By prior arrangement with Atta, some flew into Washington or New York, the others into airports in Florida. Atta looked after logistics in the South, while Hazmi—at this stage viewed as second-in-command—made arrangements in the North. With the newcomers came a fresh supply of money to feed and maintain the terrorists as the countdown to 9/11 began.
As had most of those who preceded them, the thirteen had recorded videotaped martyrdom messages in Afghanistan. “We left our families,” one said, “to send a message the color of blood. The message says, ‘Oh Allah, take from our blood today until you are satisfied.’ The message says: ‘The time of humiliation and subjugation is over.’ It is time to kill Americans in their homeland, among their sons and near their forces and intelligence.”

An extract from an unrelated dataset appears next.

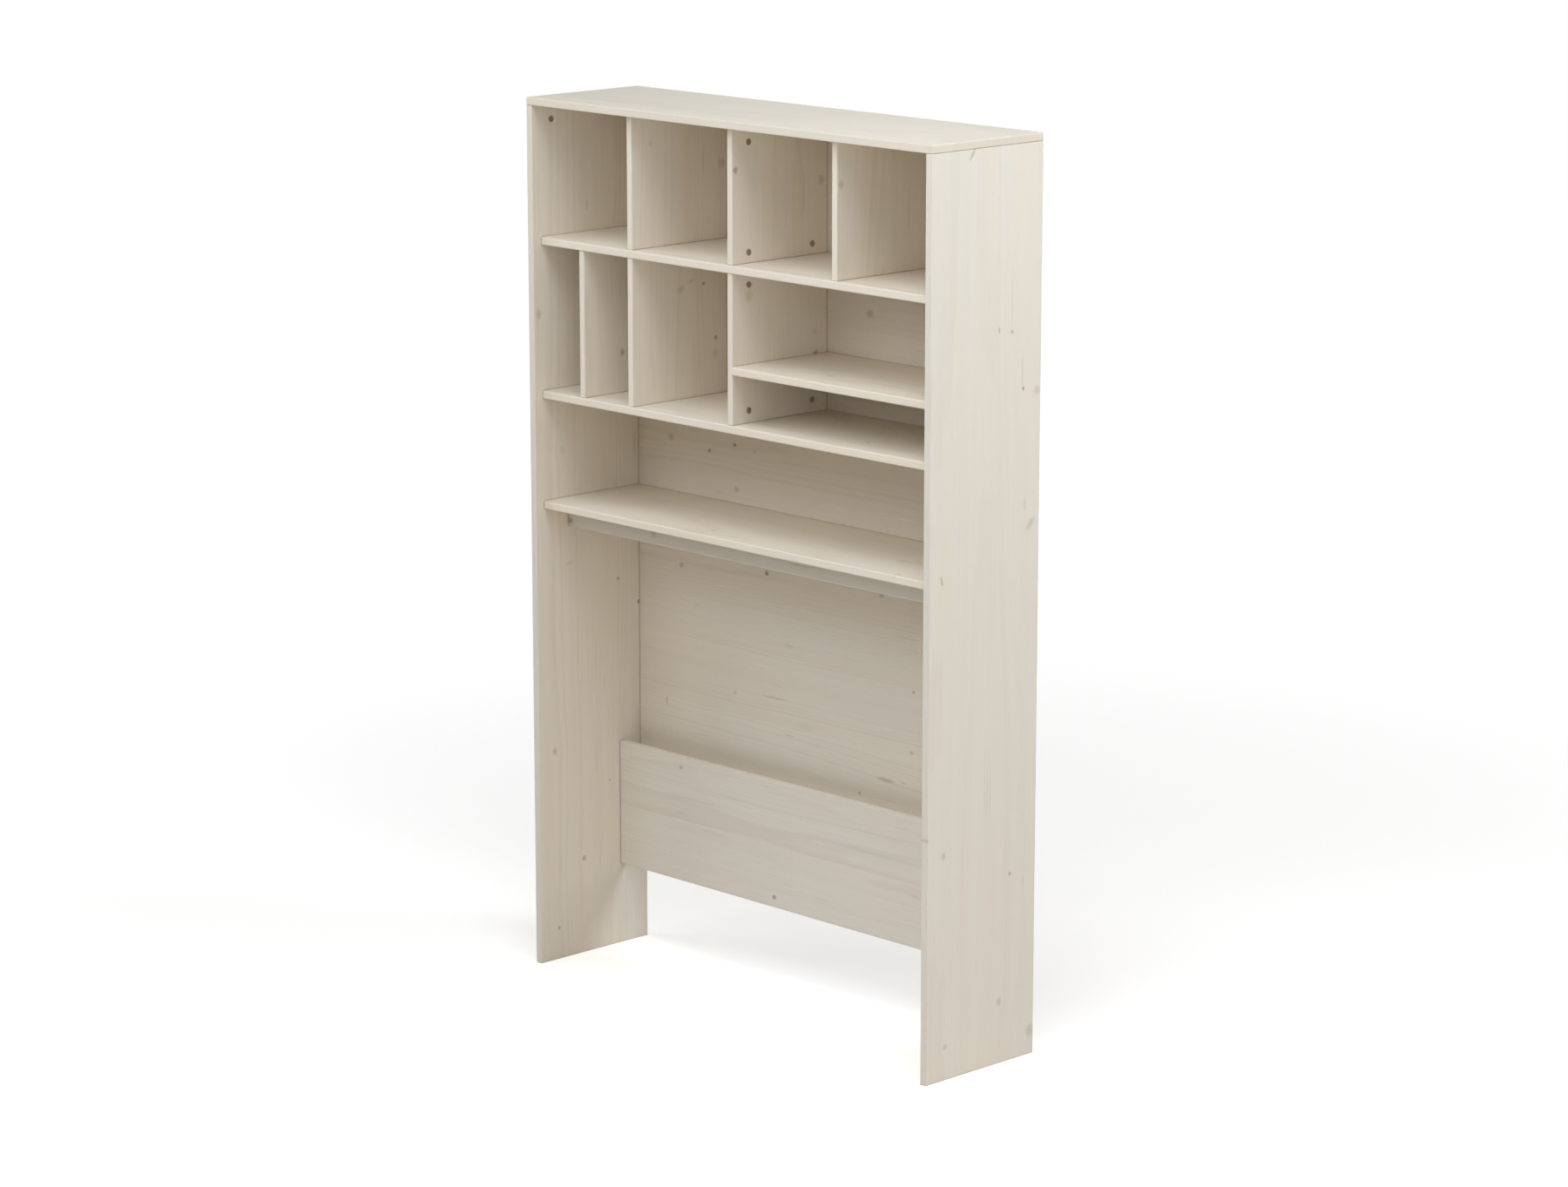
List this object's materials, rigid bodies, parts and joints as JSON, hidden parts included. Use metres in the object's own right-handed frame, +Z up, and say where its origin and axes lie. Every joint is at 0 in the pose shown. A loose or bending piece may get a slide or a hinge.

The hijackers’ videotapes would not be released until after 9/11.
WARNINGS THAT something specific was afoot were now reaching the outside world with increasing frequency. Bin Laden’s archenemy in Afghanistan, Ahmed Shah Massoud, the most prominent military figure still undefeated by the Taliban, brought a blunt message with him on a visit to Europe in April.
At a press conference at the European Parliament in Strasbourg, Massoud made a wide-ranging appeal for assistance. “If President Bush doesn’t help us,” he said in response to a reporter’s question on al Qaeda, “then these terrorists will damage the United States and Europe very soon, and it will be too late.” Though the comment received little if any coverage in the media, the CIA was paying close attention. Two agency officers, sent from Washington for the express purpose, had a private meeting with Massoud in France. The full detail of what he told them remains classified, but a heavily redacted intelligence document reveals that he had “gained limited knowledge of the intentions of the Saudi millionaire, bin Laden, and his terrorist organization, al Qaeda, to perform a terrorist act against the U.S., on a scale larger than the 1998 bombing of the U.S. embassies in Kenya and Tanzania [two lines deleted].”